Another slider allows the viewer below the surface layer, past varnish that was probably applied by someone other than the artist. “Monet actually really disliked varnish because the varnishes that were available at that time yellowed and discolored and he was all about color,” Szumita said. “This (feature) illuminates the presence of varnish that implies that it was applied later by a conservator.”
Another tool allows viewers to explore Monet’s use of colors. “It can pick out certain pigments — say yellow — a little bit more clearly from the other colors in there. It allows you to look at the surface more closely and reveals the contrast of the texture of paint a little more so you can get a better sense of the type of brushstrokes that he worked with that were really quick and choppy.
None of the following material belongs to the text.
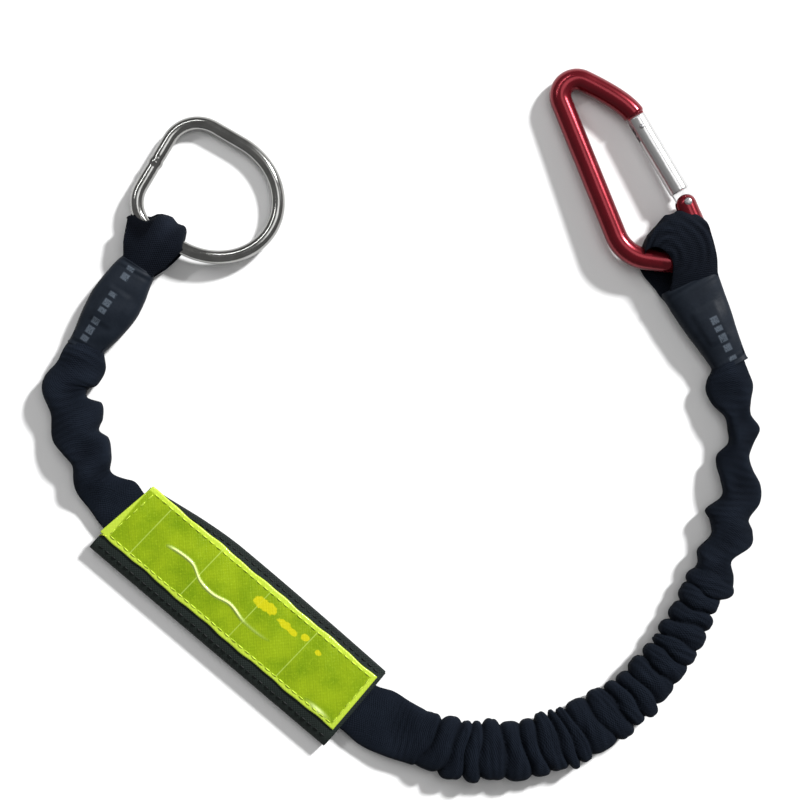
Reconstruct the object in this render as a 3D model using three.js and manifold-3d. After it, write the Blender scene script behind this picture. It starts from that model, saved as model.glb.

There was a special brush that he used that allowed him to apply those patches of paint really quickly.”
A second work station allows visitors to experiment with their own color selections with Monet’s work to get a better understanding of how different color combinations would have affected the end work.
The closest anyone would have come to seeing the majority of the 40 or so Waterloo Bridge collection together would have been in 1904 at Durand-Ruel gallery in Paris. “But once they started to sell off, they each went to their individual studios and private collections,” Witner said. “We were the first public museum to buy one of these Waterloo Bridges directly from Durand-Ruel, which is very exciting.”
Having spent over 50 years of my life romanticizing about one of these works, hanging at WAM only five minutes from my house, I can heartily confirm and convey you’ll not want to miss this opportunity.